To be done = Everything in the listing below from the line containing "What FreeCAD Python" through the line containing "spacer_radius = 9.0" should be repeated exactly; leave out every other line.

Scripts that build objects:

** Start **

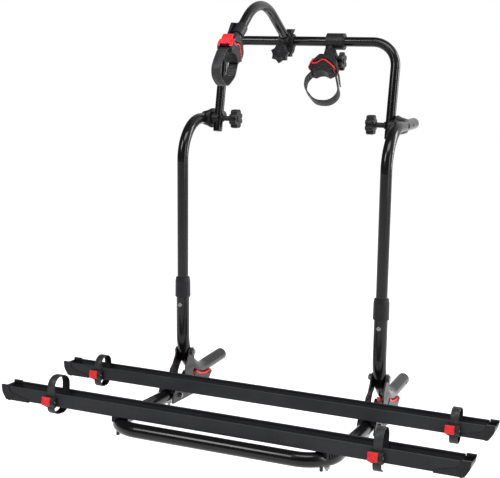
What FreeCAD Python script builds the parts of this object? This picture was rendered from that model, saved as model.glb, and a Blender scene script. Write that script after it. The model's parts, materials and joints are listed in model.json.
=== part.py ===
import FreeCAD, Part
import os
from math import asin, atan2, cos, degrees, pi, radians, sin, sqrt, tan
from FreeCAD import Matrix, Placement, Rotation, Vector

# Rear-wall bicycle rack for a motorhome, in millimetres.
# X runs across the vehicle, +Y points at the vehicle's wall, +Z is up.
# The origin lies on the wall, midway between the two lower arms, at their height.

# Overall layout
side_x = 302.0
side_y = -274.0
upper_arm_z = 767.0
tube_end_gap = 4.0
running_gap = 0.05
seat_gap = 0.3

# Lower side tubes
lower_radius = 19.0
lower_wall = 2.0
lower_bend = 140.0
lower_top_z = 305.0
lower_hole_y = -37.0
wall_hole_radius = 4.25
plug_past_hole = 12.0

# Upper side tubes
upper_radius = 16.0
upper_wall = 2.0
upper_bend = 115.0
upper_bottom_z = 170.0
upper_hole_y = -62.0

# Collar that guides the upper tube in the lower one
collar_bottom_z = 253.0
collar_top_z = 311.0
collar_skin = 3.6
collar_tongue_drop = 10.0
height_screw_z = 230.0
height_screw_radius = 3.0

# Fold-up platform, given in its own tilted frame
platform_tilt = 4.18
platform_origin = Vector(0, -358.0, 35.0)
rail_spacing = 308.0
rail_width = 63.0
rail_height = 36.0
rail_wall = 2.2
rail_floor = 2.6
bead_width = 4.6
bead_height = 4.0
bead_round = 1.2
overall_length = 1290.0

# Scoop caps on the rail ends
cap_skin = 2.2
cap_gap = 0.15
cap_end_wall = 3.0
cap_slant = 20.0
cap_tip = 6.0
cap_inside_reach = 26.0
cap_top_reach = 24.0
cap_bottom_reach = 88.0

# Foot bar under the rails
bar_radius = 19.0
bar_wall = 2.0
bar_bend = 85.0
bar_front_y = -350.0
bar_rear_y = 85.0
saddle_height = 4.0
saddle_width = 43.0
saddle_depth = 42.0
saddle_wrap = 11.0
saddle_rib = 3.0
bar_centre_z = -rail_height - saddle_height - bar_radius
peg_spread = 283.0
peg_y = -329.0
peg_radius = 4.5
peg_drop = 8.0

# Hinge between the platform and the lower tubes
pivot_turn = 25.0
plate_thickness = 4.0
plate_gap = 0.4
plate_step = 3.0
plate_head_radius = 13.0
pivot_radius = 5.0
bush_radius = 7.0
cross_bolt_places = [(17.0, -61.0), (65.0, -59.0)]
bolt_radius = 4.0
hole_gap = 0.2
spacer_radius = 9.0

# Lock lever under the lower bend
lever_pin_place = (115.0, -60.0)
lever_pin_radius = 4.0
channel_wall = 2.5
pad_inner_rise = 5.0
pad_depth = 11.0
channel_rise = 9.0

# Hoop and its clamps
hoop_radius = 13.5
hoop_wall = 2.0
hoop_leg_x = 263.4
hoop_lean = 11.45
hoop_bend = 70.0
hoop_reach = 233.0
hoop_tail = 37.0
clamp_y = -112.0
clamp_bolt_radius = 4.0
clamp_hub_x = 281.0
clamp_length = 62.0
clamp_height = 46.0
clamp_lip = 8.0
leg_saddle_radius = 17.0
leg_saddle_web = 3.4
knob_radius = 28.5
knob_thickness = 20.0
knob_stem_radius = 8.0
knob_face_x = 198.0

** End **
** Start **

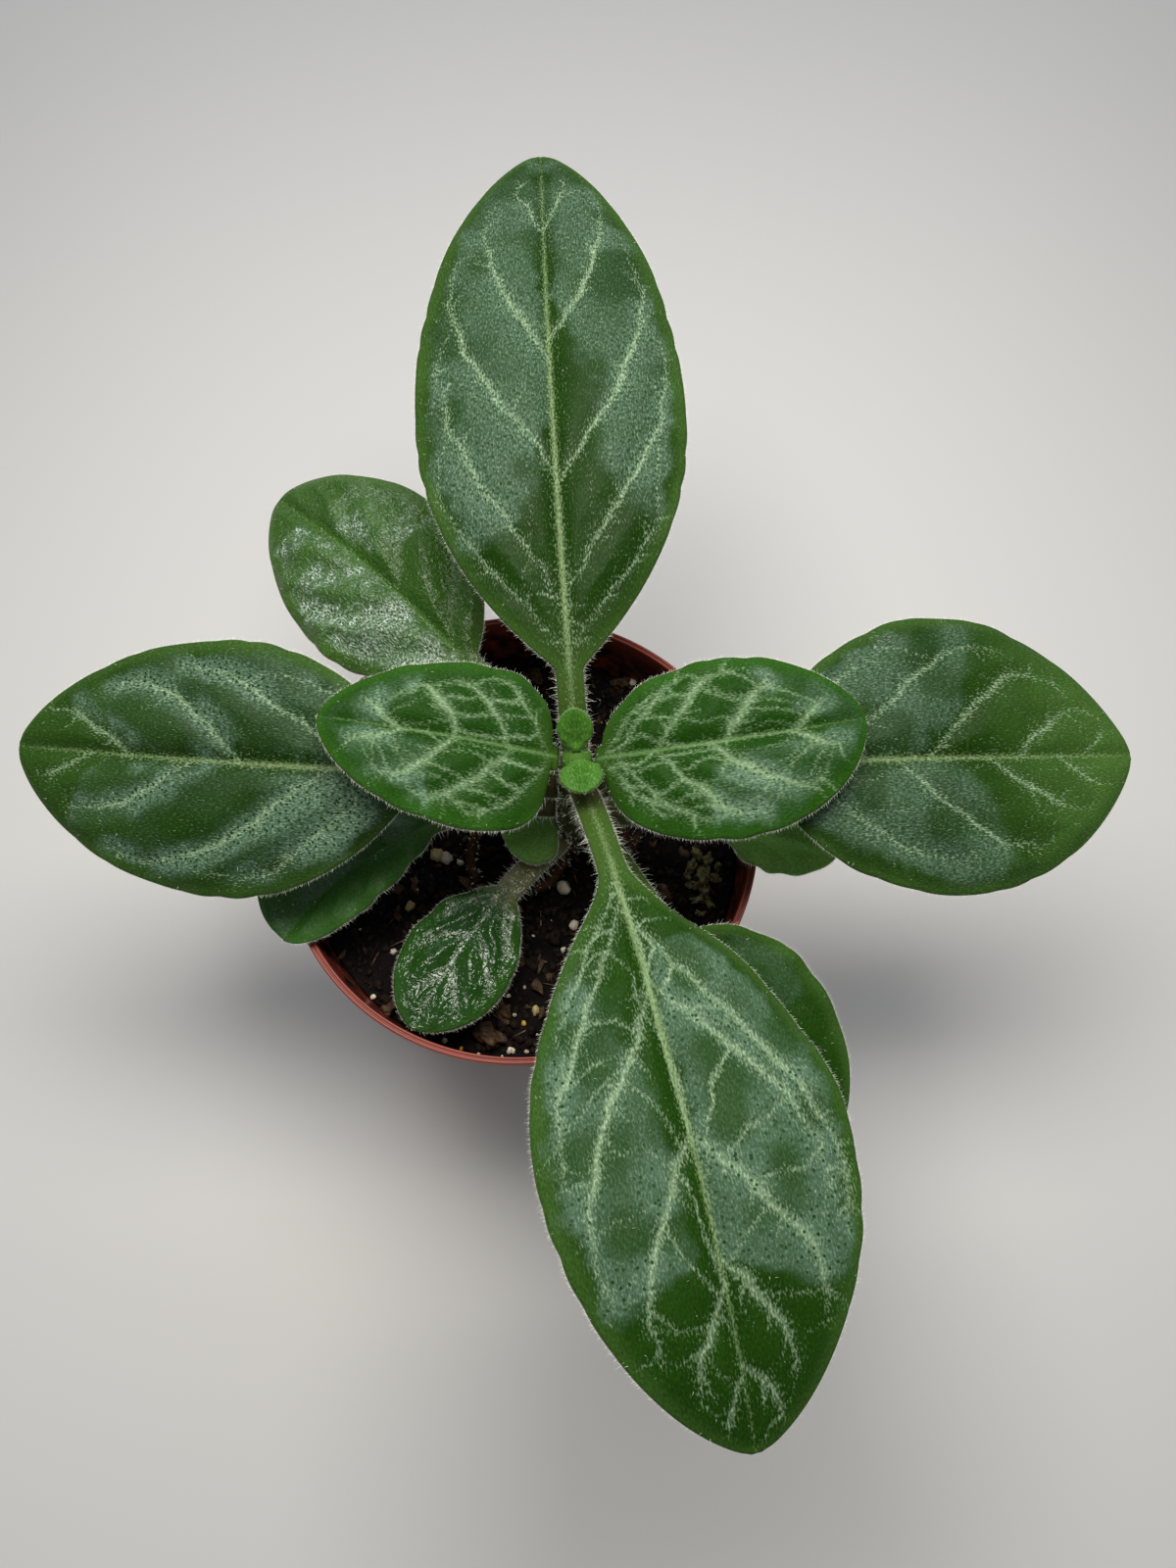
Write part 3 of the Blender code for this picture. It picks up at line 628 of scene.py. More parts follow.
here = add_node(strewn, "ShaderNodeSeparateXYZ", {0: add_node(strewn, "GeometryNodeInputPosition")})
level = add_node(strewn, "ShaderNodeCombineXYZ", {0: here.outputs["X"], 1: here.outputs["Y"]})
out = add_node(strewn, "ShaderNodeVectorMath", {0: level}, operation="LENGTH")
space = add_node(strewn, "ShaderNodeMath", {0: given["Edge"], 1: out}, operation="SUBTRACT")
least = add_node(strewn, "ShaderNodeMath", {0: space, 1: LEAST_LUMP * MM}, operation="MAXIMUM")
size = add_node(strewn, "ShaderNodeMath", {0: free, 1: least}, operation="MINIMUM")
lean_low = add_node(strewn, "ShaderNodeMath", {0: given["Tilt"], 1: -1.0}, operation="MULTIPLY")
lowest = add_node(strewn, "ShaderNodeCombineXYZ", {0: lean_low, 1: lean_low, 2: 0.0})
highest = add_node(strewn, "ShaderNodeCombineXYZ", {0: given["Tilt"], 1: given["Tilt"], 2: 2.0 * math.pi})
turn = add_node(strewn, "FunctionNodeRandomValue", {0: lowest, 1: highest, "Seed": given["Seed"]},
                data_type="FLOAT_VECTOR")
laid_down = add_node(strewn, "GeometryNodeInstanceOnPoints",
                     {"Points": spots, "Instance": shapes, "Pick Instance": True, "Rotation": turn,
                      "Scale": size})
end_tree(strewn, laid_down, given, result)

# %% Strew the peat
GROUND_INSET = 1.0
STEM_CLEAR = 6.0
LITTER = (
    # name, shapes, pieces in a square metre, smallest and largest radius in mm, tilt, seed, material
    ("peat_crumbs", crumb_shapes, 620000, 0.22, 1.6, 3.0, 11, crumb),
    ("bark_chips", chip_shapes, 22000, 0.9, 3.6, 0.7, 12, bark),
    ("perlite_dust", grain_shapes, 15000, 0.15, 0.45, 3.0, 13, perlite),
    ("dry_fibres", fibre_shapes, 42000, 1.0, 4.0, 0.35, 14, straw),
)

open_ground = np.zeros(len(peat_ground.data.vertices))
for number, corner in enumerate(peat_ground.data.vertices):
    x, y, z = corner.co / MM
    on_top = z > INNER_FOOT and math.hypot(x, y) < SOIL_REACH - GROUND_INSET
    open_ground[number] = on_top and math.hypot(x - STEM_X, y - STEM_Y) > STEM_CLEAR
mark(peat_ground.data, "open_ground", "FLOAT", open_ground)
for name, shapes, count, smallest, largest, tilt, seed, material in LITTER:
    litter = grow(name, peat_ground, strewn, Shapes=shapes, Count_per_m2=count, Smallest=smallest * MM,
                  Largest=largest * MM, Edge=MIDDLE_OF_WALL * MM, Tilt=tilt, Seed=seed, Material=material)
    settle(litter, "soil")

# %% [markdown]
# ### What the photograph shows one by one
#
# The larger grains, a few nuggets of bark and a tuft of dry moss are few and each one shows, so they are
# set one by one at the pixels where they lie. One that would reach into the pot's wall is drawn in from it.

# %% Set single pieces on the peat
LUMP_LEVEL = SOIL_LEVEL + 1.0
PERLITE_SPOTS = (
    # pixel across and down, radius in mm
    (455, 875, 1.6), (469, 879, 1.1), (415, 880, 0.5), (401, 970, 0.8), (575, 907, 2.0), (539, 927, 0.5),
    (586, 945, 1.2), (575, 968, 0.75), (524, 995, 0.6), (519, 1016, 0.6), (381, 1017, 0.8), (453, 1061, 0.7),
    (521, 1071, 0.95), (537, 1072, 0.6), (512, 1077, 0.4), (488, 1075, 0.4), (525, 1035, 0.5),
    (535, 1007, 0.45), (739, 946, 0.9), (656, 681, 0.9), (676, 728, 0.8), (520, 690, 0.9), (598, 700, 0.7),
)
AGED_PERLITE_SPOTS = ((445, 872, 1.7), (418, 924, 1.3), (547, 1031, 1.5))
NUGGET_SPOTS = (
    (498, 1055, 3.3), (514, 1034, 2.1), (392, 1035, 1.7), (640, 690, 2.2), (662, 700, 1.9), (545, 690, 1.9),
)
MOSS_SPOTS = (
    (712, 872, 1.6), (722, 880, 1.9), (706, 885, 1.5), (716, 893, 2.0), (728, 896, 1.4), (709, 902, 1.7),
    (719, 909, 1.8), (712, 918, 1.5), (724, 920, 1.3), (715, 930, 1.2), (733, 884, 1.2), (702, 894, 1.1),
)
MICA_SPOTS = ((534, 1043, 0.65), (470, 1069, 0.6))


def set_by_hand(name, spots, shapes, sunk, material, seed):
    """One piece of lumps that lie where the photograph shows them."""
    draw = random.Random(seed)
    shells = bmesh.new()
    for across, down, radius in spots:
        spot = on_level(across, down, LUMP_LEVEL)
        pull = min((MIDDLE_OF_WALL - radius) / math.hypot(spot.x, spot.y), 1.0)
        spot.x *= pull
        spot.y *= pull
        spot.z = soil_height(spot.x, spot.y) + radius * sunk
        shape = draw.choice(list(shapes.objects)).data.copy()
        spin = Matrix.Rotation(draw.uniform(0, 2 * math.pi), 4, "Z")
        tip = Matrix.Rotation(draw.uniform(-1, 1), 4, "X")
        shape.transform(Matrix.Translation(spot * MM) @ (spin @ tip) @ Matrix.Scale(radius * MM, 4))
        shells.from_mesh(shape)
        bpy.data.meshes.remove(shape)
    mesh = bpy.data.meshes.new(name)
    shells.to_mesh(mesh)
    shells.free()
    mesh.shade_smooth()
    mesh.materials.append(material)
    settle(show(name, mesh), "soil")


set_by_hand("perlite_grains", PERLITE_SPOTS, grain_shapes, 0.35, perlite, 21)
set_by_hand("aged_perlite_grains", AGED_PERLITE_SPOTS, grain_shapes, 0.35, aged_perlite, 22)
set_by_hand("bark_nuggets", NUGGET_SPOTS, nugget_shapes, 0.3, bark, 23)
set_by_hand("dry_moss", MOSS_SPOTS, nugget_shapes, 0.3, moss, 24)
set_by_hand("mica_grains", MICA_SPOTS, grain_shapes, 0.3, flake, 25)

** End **

Exercise result =
What FreeCAD Python script builds the parts of this object? This picture was rendered from that model, saved as model.glb, and a Blender scene script. Write that script after it. The model's parts, materials and joints are listed in model.json.
=== part.py ===
import FreeCAD, Part
import os
from math import asin, atan2, cos, degrees, pi, radians, sin, sqrt, tan
from FreeCAD import Matrix, Placement, Rotation, Vector

# Rear-wall bicycle rack for a motorhome, in millimetres.
# X runs across the vehicle, +Y points at the vehicle's wall, +Z is up.
# The origin lies on the wall, midway between the two lower arms, at their height.

# Overall layout
side_x = 302.0
side_y = -274.0
upper_arm_z = 767.0
tube_end_gap = 4.0
running_gap = 0.05
seat_gap = 0.3

# Lower side tubes
lower_radius = 19.0
lower_wall = 2.0
lower_bend = 140.0
lower_top_z = 305.0
lower_hole_y = -37.0
wall_hole_radius = 4.25
plug_past_hole = 12.0

# Upper side tubes
upper_radius = 16.0
upper_wall = 2.0
upper_bend = 115.0
upper_bottom_z = 170.0
upper_hole_y = -62.0

# Collar that guides the upper tube in the lower one
collar_bottom_z = 253.0
collar_top_z = 311.0
collar_skin = 3.6
collar_tongue_drop = 10.0
height_screw_z = 230.0
height_screw_radius = 3.0

# Fold-up platform, given in its own tilted frame
platform_tilt = 4.18
platform_origin = Vector(0, -358.0, 35.0)
rail_spacing = 308.0
rail_width = 63.0
rail_height = 36.0
rail_wall = 2.2
rail_floor = 2.6
bead_width = 4.6
bead_height = 4.0
bead_round = 1.2
overall_length = 1290.0

# Scoop caps on the rail ends
cap_skin = 2.2
cap_gap = 0.15
cap_end_wall = 3.0
cap_slant = 20.0
cap_tip = 6.0
cap_inside_reach = 26.0
cap_top_reach = 24.0
cap_bottom_reach = 88.0

# Foot bar under the rails
bar_radius = 19.0
bar_wall = 2.0
bar_bend = 85.0
bar_front_y = -350.0
bar_rear_y = 85.0
saddle_height = 4.0
saddle_width = 43.0
saddle_depth = 42.0
saddle_wrap = 11.0
saddle_rib = 3.0
bar_centre_z = -rail_height - saddle_height - bar_radius
peg_spread = 283.0
peg_y = -329.0
peg_radius = 4.5
peg_drop = 8.0

# Hinge between the platform and the lower tubes
pivot_turn = 25.0
plate_thickness = 4.0
plate_gap = 0.4
plate_step = 3.0
plate_head_radius = 13.0
pivot_radius = 5.0
bush_radius = 7.0
cross_bolt_places = [(17.0, -61.0), (65.0, -59.0)]
bolt_radius = 4.0
hole_gap = 0.2
spacer_radius = 9.0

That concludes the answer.